_Exercise directions_
Gather every line that includes the word "imported", please.

_Dataset section_
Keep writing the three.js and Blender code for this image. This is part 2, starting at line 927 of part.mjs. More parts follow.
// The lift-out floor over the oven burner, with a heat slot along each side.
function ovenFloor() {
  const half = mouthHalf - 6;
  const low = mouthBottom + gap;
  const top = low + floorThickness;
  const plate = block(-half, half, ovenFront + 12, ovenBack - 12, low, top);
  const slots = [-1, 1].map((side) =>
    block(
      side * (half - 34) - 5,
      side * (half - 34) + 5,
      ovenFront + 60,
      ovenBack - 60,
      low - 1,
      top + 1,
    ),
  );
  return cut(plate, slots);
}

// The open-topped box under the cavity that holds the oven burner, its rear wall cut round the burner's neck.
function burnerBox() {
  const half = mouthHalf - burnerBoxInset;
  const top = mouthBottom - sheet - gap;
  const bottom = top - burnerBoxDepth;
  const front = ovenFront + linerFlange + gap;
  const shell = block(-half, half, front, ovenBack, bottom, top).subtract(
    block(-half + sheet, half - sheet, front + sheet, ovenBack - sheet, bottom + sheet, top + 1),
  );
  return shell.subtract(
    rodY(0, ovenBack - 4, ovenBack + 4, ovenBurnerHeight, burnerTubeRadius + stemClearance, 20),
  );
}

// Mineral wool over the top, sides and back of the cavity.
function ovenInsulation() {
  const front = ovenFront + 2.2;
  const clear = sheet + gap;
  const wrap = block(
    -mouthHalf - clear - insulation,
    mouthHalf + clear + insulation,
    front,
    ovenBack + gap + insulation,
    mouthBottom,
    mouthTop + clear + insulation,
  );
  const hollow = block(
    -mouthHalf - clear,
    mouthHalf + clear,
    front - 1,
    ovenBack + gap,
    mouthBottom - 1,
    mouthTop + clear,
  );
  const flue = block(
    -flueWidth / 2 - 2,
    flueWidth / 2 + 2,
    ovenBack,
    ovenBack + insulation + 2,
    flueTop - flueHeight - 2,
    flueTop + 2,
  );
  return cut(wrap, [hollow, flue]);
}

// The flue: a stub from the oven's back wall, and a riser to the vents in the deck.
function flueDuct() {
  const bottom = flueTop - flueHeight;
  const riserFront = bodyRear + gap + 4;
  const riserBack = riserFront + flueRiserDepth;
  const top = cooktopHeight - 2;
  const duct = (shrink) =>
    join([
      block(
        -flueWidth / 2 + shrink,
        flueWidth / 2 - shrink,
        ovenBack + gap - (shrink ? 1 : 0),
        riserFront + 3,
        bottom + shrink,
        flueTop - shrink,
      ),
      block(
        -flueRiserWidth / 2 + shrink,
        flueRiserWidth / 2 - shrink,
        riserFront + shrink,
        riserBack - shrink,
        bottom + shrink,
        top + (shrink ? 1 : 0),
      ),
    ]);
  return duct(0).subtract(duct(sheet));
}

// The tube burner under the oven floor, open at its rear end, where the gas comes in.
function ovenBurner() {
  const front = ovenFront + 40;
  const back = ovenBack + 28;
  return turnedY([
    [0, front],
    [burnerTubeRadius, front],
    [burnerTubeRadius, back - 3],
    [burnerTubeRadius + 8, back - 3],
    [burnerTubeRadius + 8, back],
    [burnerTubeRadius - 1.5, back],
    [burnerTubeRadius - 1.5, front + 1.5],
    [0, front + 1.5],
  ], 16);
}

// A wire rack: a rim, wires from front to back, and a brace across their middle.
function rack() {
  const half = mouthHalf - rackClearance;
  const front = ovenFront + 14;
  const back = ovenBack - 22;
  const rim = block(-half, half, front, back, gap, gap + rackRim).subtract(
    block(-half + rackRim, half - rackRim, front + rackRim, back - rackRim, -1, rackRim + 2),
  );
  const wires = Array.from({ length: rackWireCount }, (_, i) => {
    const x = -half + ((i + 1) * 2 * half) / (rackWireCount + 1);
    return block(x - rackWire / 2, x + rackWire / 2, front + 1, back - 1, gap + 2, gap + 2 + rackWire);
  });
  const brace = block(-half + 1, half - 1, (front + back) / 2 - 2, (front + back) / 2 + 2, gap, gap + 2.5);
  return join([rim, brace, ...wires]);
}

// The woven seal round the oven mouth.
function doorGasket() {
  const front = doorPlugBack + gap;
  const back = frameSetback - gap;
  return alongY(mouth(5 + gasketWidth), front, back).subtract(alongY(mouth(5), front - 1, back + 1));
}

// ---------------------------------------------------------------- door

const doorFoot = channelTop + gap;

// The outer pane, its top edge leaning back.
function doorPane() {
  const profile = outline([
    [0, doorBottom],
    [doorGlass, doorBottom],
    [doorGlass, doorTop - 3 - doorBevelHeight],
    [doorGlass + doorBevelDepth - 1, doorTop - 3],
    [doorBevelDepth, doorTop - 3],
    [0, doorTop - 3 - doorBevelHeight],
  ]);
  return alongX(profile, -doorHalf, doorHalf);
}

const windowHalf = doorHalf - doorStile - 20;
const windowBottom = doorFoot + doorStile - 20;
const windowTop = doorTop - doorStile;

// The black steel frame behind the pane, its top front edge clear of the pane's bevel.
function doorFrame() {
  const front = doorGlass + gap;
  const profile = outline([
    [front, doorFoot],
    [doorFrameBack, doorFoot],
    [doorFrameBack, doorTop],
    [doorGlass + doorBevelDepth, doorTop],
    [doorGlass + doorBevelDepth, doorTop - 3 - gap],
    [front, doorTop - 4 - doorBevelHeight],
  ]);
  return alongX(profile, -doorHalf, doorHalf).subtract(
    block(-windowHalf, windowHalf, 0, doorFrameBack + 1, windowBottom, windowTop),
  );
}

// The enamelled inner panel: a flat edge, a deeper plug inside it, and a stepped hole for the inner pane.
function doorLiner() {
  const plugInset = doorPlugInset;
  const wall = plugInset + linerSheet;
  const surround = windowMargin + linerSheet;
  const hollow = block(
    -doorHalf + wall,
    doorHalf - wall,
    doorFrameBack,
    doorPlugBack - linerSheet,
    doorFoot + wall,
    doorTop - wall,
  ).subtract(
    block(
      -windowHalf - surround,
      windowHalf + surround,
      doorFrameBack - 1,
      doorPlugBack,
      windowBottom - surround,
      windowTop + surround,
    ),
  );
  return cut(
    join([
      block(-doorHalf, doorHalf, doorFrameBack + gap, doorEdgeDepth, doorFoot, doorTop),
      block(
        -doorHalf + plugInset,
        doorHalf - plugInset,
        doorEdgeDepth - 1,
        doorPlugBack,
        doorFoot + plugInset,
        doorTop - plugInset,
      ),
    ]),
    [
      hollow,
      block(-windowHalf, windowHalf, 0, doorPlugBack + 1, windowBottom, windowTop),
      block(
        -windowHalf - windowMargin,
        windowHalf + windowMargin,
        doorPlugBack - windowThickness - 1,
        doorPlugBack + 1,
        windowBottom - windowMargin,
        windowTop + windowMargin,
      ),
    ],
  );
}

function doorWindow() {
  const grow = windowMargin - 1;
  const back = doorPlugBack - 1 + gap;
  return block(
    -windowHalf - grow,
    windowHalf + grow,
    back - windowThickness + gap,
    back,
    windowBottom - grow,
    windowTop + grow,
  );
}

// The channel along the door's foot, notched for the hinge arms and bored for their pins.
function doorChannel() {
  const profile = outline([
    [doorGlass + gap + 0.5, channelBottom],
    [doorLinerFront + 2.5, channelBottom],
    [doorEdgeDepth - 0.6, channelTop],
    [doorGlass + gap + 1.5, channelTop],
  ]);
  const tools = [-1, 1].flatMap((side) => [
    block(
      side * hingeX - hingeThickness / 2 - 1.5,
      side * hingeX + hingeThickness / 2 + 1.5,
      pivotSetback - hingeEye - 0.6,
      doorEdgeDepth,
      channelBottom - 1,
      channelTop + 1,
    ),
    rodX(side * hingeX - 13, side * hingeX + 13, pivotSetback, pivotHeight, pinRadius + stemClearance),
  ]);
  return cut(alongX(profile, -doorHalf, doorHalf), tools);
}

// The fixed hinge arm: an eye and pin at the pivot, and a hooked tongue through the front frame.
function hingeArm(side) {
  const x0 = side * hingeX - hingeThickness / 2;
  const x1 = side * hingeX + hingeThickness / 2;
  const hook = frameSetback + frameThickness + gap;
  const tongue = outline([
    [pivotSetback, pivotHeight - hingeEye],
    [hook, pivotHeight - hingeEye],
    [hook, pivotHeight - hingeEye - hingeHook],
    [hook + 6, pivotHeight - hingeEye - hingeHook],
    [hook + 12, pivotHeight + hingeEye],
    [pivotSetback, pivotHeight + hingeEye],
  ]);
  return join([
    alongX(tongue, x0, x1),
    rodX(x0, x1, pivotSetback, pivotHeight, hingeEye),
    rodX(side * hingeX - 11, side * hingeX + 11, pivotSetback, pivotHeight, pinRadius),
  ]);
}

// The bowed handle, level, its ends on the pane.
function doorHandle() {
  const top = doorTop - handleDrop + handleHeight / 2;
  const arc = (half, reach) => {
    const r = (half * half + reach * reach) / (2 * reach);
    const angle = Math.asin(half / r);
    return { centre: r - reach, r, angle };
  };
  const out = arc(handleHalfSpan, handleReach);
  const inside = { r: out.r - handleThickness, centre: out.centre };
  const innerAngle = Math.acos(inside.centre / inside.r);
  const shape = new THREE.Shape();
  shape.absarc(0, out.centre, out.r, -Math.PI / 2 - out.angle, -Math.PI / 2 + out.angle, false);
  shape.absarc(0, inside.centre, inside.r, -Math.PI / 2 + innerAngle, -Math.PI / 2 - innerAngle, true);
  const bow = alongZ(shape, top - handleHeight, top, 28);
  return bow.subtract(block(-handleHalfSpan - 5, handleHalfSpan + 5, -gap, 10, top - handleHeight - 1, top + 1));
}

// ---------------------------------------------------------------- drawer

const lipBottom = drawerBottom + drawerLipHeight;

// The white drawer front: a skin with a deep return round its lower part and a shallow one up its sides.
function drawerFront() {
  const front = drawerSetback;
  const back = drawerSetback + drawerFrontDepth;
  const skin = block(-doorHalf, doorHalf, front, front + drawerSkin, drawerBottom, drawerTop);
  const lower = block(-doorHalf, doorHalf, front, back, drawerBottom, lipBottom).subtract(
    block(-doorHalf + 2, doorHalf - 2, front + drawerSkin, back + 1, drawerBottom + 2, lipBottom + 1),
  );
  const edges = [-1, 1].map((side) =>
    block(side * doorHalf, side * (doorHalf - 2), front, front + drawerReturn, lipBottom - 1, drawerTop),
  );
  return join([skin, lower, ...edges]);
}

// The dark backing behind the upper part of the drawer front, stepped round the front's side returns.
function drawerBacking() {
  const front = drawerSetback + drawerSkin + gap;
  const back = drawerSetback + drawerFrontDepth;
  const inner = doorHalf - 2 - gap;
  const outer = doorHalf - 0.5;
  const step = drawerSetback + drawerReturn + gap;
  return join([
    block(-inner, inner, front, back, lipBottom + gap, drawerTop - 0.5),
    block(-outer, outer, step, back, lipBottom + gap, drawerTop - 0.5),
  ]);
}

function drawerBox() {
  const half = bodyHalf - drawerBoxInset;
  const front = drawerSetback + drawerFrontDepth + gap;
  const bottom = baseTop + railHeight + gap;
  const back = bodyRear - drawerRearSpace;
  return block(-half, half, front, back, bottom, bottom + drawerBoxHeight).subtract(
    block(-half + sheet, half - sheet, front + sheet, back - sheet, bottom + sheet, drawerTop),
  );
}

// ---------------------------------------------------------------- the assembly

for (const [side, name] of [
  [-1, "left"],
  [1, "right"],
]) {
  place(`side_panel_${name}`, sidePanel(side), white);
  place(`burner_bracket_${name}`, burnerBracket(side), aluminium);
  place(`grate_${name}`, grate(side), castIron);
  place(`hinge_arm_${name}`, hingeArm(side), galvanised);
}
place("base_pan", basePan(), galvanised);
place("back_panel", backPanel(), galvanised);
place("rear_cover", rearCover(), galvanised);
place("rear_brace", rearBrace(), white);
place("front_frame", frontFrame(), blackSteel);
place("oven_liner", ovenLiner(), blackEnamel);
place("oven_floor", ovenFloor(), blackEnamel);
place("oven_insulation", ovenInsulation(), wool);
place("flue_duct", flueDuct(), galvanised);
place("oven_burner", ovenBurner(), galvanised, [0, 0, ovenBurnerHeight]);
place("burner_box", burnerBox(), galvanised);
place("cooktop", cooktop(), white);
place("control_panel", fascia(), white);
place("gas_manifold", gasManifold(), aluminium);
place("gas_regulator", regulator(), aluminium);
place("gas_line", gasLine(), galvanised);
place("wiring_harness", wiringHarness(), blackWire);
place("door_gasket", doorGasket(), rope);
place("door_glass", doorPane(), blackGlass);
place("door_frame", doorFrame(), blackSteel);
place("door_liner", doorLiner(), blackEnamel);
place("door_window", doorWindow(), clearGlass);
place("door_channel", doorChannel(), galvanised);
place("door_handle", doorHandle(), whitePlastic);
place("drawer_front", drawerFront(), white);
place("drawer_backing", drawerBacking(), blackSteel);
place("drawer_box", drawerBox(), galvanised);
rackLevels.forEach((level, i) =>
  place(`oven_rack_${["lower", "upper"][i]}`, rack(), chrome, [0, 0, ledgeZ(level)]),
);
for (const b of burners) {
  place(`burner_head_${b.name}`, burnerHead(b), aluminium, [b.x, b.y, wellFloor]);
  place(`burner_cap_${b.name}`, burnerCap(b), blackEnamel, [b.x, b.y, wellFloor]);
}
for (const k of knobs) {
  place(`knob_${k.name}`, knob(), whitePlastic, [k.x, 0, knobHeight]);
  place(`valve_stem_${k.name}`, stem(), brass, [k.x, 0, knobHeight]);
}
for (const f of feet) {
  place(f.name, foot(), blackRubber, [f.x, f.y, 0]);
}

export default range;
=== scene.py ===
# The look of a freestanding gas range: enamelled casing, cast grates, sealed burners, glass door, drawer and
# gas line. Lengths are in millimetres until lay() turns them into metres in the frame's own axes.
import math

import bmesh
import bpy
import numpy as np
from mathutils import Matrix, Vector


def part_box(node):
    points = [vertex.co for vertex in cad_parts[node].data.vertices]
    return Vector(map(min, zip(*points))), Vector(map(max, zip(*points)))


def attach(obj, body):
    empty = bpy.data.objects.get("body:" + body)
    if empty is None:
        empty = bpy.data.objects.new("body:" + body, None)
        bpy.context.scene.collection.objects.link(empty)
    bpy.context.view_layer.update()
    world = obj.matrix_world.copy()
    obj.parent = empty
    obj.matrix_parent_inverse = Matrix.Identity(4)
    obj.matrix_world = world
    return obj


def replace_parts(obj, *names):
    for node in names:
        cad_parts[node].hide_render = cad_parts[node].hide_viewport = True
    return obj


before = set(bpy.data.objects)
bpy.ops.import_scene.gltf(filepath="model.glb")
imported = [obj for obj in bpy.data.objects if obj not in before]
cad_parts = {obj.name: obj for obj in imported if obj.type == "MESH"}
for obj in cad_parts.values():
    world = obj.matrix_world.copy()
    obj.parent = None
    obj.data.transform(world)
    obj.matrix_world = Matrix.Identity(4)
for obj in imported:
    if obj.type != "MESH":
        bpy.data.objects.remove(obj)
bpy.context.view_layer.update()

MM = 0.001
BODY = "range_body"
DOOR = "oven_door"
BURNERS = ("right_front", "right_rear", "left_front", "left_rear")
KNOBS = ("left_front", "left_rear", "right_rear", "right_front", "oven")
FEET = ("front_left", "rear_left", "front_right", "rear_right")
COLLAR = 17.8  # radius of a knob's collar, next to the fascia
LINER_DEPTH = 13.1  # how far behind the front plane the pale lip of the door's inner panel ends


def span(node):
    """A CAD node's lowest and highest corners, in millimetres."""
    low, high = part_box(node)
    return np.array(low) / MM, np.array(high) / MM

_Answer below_
imported = [obj for obj in bpy.data.objects if obj not in before]
cad_parts = {obj.name: obj for obj in imported if obj.type == "MESH"}
for obj in imported:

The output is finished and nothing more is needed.